» **RECORD EXTRACTS**
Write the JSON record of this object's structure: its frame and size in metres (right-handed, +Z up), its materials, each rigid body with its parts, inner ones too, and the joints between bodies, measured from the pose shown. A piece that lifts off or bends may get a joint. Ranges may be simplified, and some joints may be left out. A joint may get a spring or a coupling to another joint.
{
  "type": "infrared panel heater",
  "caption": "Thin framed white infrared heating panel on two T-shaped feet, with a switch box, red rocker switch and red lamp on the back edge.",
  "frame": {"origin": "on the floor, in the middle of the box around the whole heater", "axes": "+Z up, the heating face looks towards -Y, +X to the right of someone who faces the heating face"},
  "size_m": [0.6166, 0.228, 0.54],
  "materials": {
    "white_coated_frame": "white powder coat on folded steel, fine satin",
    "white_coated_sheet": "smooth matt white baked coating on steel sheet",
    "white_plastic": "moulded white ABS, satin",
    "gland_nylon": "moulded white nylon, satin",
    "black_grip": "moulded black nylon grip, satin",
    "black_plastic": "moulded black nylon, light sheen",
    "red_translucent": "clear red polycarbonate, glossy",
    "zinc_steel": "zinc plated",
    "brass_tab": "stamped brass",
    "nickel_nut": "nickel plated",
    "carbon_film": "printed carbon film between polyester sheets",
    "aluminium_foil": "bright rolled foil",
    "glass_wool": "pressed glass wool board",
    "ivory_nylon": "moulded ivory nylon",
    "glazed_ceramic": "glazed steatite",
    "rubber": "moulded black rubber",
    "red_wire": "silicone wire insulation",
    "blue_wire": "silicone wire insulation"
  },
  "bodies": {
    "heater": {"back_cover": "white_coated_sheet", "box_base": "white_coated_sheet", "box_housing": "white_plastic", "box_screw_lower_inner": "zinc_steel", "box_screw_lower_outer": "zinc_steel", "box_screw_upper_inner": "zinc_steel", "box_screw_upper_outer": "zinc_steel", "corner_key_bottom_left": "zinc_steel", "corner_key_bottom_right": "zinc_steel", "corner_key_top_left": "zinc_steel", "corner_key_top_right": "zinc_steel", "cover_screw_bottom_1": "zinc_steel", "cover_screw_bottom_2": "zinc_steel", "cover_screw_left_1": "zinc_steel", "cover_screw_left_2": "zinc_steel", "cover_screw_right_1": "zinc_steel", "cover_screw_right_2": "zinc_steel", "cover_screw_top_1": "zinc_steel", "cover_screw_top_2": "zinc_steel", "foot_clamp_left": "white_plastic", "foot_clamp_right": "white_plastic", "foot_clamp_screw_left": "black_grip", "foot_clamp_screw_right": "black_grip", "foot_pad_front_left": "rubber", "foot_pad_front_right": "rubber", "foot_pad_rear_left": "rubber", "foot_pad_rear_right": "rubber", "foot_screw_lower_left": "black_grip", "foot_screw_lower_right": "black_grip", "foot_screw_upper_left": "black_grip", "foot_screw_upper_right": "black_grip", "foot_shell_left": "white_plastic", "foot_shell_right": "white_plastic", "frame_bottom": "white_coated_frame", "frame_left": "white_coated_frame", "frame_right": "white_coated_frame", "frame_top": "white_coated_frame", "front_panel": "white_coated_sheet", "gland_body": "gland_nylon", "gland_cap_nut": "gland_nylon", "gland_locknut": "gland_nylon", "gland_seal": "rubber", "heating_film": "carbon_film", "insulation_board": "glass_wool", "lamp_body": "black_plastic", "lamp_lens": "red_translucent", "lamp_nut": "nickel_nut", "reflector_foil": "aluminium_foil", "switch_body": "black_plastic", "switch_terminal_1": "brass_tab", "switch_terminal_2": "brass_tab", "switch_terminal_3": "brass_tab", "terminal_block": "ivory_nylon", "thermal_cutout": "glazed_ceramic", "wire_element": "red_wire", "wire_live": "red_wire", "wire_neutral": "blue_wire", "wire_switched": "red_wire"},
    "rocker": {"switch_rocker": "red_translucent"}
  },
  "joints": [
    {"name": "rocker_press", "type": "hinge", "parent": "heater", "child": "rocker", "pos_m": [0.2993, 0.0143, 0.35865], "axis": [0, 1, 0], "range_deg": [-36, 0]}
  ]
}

--

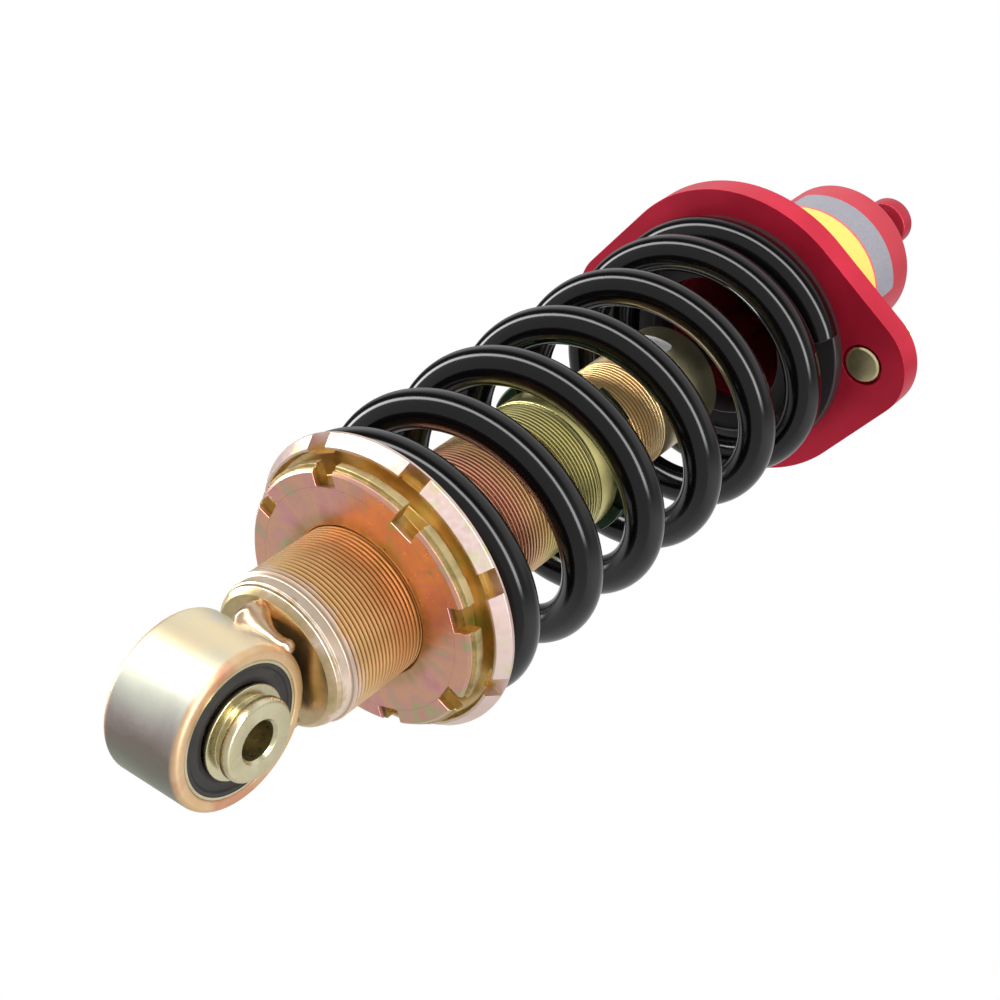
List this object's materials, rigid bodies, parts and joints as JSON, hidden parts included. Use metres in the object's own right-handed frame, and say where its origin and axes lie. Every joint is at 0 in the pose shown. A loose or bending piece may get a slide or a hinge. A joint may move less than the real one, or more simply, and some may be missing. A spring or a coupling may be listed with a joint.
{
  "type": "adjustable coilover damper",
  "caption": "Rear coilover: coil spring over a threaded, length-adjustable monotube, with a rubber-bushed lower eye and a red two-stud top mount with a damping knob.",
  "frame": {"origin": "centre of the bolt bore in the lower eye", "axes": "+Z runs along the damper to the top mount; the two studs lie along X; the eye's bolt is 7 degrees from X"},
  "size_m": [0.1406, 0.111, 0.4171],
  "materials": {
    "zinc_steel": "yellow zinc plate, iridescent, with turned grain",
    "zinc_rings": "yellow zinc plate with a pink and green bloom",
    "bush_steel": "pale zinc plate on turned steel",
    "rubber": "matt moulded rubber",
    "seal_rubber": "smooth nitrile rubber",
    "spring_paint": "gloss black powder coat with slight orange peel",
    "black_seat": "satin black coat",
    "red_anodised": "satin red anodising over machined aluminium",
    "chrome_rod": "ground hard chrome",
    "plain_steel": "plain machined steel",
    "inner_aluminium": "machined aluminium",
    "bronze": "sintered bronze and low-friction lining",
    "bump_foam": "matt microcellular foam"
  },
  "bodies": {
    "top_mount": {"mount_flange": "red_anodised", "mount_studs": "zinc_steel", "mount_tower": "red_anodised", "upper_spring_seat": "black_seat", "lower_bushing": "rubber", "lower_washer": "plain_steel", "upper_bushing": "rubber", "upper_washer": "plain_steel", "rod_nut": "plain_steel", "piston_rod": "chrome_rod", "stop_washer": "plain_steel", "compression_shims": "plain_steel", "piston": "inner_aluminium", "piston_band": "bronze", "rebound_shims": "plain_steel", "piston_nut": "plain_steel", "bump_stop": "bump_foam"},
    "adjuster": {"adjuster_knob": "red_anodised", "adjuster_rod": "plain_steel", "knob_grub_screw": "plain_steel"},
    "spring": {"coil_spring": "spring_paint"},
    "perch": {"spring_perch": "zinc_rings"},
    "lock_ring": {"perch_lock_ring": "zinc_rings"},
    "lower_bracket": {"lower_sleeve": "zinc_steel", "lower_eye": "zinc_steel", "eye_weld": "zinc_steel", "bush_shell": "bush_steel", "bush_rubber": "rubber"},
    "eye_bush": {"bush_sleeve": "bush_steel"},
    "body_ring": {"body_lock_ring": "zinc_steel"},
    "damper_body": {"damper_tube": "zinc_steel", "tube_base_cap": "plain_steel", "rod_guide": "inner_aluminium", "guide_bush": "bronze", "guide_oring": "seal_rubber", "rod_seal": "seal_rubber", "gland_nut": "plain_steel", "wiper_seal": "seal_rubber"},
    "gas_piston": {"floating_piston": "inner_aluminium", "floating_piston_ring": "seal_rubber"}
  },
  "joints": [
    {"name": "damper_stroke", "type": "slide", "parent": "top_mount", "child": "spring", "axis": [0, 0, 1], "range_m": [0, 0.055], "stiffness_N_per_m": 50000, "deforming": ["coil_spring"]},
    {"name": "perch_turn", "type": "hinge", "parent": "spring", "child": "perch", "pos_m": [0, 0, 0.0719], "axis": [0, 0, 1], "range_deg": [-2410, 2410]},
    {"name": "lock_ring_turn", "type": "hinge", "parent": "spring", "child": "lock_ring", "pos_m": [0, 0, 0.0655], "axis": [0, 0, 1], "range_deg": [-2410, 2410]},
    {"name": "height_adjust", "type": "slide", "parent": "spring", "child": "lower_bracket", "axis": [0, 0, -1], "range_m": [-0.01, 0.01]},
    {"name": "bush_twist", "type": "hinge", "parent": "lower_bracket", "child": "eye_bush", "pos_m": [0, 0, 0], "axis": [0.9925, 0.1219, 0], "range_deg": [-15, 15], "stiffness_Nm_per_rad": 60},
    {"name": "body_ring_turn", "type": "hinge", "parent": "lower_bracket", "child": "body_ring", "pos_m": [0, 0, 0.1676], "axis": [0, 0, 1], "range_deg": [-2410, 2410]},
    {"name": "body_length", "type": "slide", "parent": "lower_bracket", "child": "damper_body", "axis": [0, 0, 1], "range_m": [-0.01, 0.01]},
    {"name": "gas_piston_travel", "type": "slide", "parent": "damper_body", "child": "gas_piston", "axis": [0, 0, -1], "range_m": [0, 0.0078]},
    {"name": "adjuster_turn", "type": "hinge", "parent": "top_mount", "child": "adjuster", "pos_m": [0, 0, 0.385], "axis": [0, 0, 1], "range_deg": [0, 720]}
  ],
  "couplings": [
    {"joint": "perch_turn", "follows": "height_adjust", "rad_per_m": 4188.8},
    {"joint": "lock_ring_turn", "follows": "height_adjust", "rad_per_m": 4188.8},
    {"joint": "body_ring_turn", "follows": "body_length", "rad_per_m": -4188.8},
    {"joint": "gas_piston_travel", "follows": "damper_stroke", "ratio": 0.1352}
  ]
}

» **WHAT THE TASK ASKS**
Say how many lines of the data include the string "pose". Nothing other than the number should be given.

» **FULL OUTPUT**
2